## What to produce
Work through the material below line by line and say how many lines include the word "None". Only the number, please.

## Recorded information

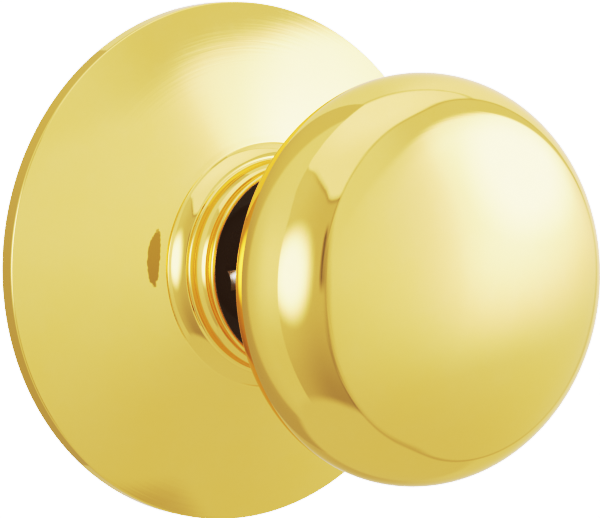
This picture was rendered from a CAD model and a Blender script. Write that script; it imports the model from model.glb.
"""Looks of the door knob: fine shells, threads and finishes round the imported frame, in a light tent.

Profiles are (radius, out) pairs in millimetres about the knob's axis, and out is the distance from
the door's face along -Y. Everything else is in metres, in the frame's own axes.
"""

from math import cos, degrees, pi, radians, sin, tan

import bmesh
import bpy
from mathutils import Matrix, Vector

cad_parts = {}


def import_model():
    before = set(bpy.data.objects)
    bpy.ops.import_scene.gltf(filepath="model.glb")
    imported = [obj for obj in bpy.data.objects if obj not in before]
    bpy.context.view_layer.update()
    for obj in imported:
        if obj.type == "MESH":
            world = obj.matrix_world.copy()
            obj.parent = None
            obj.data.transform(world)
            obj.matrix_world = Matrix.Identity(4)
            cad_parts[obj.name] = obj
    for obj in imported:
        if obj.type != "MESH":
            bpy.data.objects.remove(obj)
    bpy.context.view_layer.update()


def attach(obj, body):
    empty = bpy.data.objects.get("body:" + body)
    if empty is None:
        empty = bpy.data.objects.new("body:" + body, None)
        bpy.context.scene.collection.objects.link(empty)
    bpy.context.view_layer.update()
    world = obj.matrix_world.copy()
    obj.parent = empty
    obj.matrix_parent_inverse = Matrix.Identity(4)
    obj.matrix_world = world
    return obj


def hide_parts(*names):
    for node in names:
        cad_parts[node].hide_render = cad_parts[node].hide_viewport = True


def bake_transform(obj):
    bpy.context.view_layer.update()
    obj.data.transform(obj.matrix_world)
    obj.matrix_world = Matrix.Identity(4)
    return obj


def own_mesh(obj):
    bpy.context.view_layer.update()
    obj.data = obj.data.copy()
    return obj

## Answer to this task
3